Script_ISA compiles without errors. The following script doesn't:

CONTEXT Script_IS

RELATION r[X*A]
RELATION r[X*B]

CLASSIFY A IS B

RULE r;r~

ENDCONTEXT

Script_IS produces the following error message:

  Cannot disambiguate the relation: r
    Please add a signature (e.g. [A*B]) to the relation.
    Relations you may have intended:
    r [X*A] (/var/www/data/scripts/stefj/Script_52878b5e-ca3a-4465-9baf-6f60e4354a83/ScriptVersion_4f23d0c9-a5f2-4023-892c-99f9e26338f7/script.adl:3:1)
    r [X*B] (/var/www/data/scripts/stefj/Script_52878b5e-ca3a-4465-9baf-6f60e4354a83/ScriptVersion_4f23d0c9-a5f2-4023-892c-99f9e26338f7/script.adl:4:1)
  Note: Some cases are not disambiguated fully by design. You can read about
    this at https://github.com/AmpersandTarski/Ampersand/issues/980#issuecomment-508985676
ExitFailure 10

What I expected

I expected that both scripts would compile without errors. In the wake of the discussion in issue #1306, I hesitate to call this a feature or a bug. Since $A\subseteq B\wedge B\subseteq A\Rightarrow A=B$, I would expect that Script_ISA entails Script_IS. With this result, I'm not sure anymore about issue #1306... How do I explain this to students?
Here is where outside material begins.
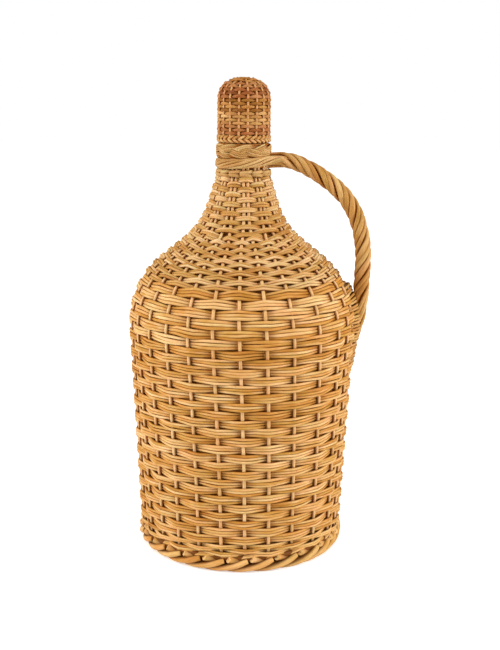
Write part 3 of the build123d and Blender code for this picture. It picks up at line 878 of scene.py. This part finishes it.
lays, ring_radius, ring_thick, ring_high = 14, 20.75 * mm, 0.95 * mm, 0.8 * mm
turn = np.linspace(0, math.tau, lays * 16 + 1)
cap_border = Bundle()
# Painted shade on the core ring inside the twisted tiers.
cap_border.rod(hoop(19.6 * mm, head_bottom + 1.4 * mm, len(turn)), (0, 0, 1), 1.0 * mm, 2.6 * mm, 0.2, 0.9)
for tier, lay, tone in ((2.5 * mm, 1, 0.25), (-0.05 * mm, -1, 0.75)):
    for strand in range(2):
        phase = lay * turn * lays + strand * math.pi
        level = head_bottom + tier + ring_high * np.sin(phase)
        line = polar(ring_radius + ring_thick * np.cos(phase), turn, level)
        way = polar(np.cos(phase), turn, np.sin(phase))
        cap_border.rod(line, way, 1.2 * mm, 1.15 * mm, tone + 0.25 * strand, 0.0, 7)
cap_border.piece("cap_border_rods", cap_pale, "stopper", "cap_stake_willow", "cap_border")

# ---- Floor, backdrop and light ----
# A plain white floor that keeps the shadow, white behind it, soft light all round and a broad lamp
# at each side and above.

white = (1.0, 1.0, 1.0, 1.0)
floor_half, room_level = 6, 0.38


def white_floor():
    """White paper that shows white where no shadow falls."""
    finish = Finish(bpy.data.materials.new("white_floor"))
    place = finish.here()
    paper = finish.blend(finish.noise(place, 30.0, 3.0), paint(250, 250, 250), paint(254, 254, 254))
    seen = finish.node("ShaderNodeLightPath", output="Is Camera Ray")
    away = finish.node("ShaderNodeVectorMath", {"operation": "LENGTH"}, {0: place}, "Value")
    far = finish.share(away, 0.3, 1.5, 0.45, 0.8)
    sheet = finish.node("ShaderNodeBsdfDiffuse", {}, {"Color": paper})
    glow = finish.node("ShaderNodeEmission", {}, {"Color": white, "Strength": seen * far})
    both = finish.node("ShaderNodeAddShader", {}, {0: sheet, 1: glow})
    finish.node("ShaderNodeOutputMaterial", {}, {"Surface": both})
    return finish.holder


floor_mesh = bpy.data.meshes.new("floor")
corners = [(x * floor_half, y * floor_half, 0) for x, y in ((-1, -1), (1, -1), (1, 1), (-1, 1))]
floor_mesh.from_pydata(corners, [], [(0, 1, 2, 3)])
floor_mesh.materials.append(white_floor())
floor = bpy.data.objects.new("floor", floor_mesh)
bpy.context.scene.collection.objects.link(floor)

bpy.context.scene.world = bpy.data.worlds.new("white_room")
room = Finish(bpy.context.scene.world)
seen = room.node("ShaderNodeLightPath", output="Is Camera Ray")
through = room.node("ShaderNodeLightPath", output="Is Transmission Ray")
strength = room.share(seen.maths("MAXIMUM", seen, through), 0.0, 1.0, room_level, 1.0)
sky = room.node("ShaderNodeBackground", {}, {"Color": white, "Strength": strength})
room.node("ShaderNodeOutputWorld", {}, {"Surface": sky})


def soft_lamp(name, place, size, power):
    """A broad lamp that looks from a place to the middle of the bottle."""
    lamp = bpy.data.lights.new(name, "AREA")
    lamp.shape = "RECTANGLE"
    lamp.size, lamp.size_y = size
    lamp.energy = power
    held = bpy.data.objects.new(name, lamp)
    away = unit(np.array(place, float) - np.array((0, 0, 0.2)))
    side = unit(np.cross((0, 0, 1), away))
    axes = np.stack([side, np.cross(away, side), away], -1)
    rows = [[*row, spot] for row, spot in zip(axes, place)]
    held.matrix_world = Matrix([*rows, [0, 0, 0, 1]])
    bpy.context.scene.collection.objects.link(held)


soft_lamp("left_lamp", (-1.45, -0.65, 0.75), (0.8, 1.3), 22.4)
soft_lamp("right_lamp", (1.52, -0.40, 0.70), (0.8, 1.3), 21)
soft_lamp("top_lamp", (0.1, -0.5, 1.6), (0.9, 0.9), 6.5)

# ---- Camera ----
# Nine tenths of a metre from the bottle's axis, level with its top and looking slightly down.

camera_distance, camera_height = 0.9, 0.3946
camera_turn, camera_pan, camera_tilt, camera_roll = 5.0, 0.44, 12.78, 0.64
lens = bpy.data.cameras.new("camera")
lens.sensor_fit = "VERTICAL"
lens.sensor_height = 36.0
lens.lens = 59.04
camera = bpy.data.objects.new("camera", lens)
around = math.radians(camera_turn - 90)
aim = Matrix.Rotation(math.radians(camera_turn - camera_pan), 4, "Z")
aim = aim @ Matrix.Rotation(math.radians(90 - camera_tilt), 4, "X")
aim = aim @ Matrix.Rotation(math.radians(camera_roll), 4, "Z")
stand = (camera_distance * math.cos(around), camera_distance * math.sin(around), camera_height)
camera.matrix_world = Matrix.Translation(stand) @ aim
bpy.context.scene.collection.objects.link(camera)
bpy.context.scene.camera = camera
bpy.context.scene.view_settings.view_transform = "Standard"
Version of Ampersand that was used

I did this on RAP, using Ampersand-v4.3.0 [32141f41cf2af837d59eb57bc73320f4ef48fa00:refs/heads/development], build time: 15-Aug-21 07:39:12 UTC

sjcjoosten commented 2 years ago

This is a bug, the first of the two scripts should give a disambiguation error. Will investigate.
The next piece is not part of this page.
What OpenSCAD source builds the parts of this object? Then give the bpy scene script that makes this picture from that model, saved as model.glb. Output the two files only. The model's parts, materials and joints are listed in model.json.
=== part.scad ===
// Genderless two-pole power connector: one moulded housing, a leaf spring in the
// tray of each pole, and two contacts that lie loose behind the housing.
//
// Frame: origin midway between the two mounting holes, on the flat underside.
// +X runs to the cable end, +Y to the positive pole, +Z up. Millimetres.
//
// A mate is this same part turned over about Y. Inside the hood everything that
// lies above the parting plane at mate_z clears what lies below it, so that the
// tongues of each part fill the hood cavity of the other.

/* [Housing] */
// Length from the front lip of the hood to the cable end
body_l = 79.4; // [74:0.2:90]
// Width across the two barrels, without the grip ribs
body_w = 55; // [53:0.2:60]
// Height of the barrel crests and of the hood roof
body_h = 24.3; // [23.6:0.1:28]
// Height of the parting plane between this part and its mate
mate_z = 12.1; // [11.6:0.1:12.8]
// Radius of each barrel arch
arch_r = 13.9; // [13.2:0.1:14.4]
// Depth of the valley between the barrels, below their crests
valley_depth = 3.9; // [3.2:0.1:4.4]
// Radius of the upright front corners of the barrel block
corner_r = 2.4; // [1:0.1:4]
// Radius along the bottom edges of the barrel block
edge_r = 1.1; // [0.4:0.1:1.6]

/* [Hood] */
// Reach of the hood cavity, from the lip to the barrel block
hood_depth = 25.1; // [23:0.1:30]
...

stefjoosten commented 2 years ago

One more thing, @sjcjoosten. I figured out your challenge how to model that two distinct concepts must always have the same population:

CONTEXT Distinct
CLASSIFY A ISA G
CLASSIFY B ISA G
ENFORCE  I[A] := I[B]
ENDCONTEXT

How do I model the two concepts A and B to become aliases? Answer:

CONTEXT Alias
CLASSIFY A ISA G
CLASSIFY B ISA G
CLASSIFY G ISA A
CLASSIFY G ISA B
ENDCONTEXT

or shorter:

CONTEXT Alias
CLASSIFY A ISA B
CLASSIFY B ISA A
ENDCONTEXT

Note that the ENFORCE I[A] := I[B] would be redundant in CONTEXT Alias because it follows from the fact that the populations of A and B are equal at all times.

Disambiguation

In the former script (CONTEXT Distinct) I would expect a disambiguation error in the following:

CONTEXT Distinct
CLASSIFY A ISA G
CLASSIFY B ISA G
ENFORCE  I[A] := I[B]

RELATION r[X*A]
RELATION r[X*B]
RULE r;r~

ENDCONTEXT

In the latter script (CONTEXT Alias) I would expect no compiler errors in the following:

CONTEXT Alias
CLASSIFY A ISA B
CLASSIFY B ISA A

RELATION r[X*A]
RELATION r[X*B]
RULE r;r~

ENDCONTEXT

All of the above is exactly as Ampersand behaves now. It is just that the following yields a disambiguation error:

CONTEXT Alias
CLASSIFY A IS B

RELATION r[X*A]
RELATION r[X*B]
RULE r;r~

ENDCONTEXT
stefjoosten commented 2 years ago

@sjcjoosten Good discussion yesterday. We agreed on the following:

  1. This issue a bug. CLASSIFY A IS B should be interchangeable with CLASSIFY A ISA B and CLASSIFY B ISA A, in all situations (i.e. in situations where there are type errors, population errors, or no errors). I have renamed this issue accordingly.
  2. Script_ISA and Script_IS should either (a) both be correct or (b) both be rejected by the compiler because RULE r;r~ is ambiguously typed.
  3. There is no mathematical motivation to prefer (a) or (b). The motivation should therefore be methodological.
  4. All scripts above share that the population of concepts A and B must be equal.
  5. The discussion seems to narrow down to cycles in the concept graph.

So now I'm looking for the right methodological motivation for one or the other. Here are some arguments; one pro and one con:

  1. Throughout Ampersand we have adopted the principle: "If there is no formal reason to forbid it, allow it." Since a cycle in the concept graph has a sound interpretation (as aliases), let us apply this principle and allow it.
  2. An aliasing mechanism is methodologically totally different, so we don't want to pollute the type system with an implicitly defined aliasing mechanism. So let us forbid it. (I think this implies that we should forbid cycles in the concept graph altogether...).

@sjcjoosten, please add your other arguments. When our discussion stopped, yesterday, you had just dropped an example in the chat. However, I could not recover that chat, so maybe you can drop the example once again in this discussion thread.

@sjcjoosten I am also curious to know what our scientific papers Relational Heterogeneity Relaxed by Subtyping (DOI 10.1007/978-3-642-21070-9_25) and Type Checking by Domain Analysis in Ampersand (DOI 10.1007/978-3-319-24704-5_14) have to say about this matter... Maybe Jaap van der Woude has something to say about this?

stefjoosten commented 2 years ago

I think this relates to issue #1281.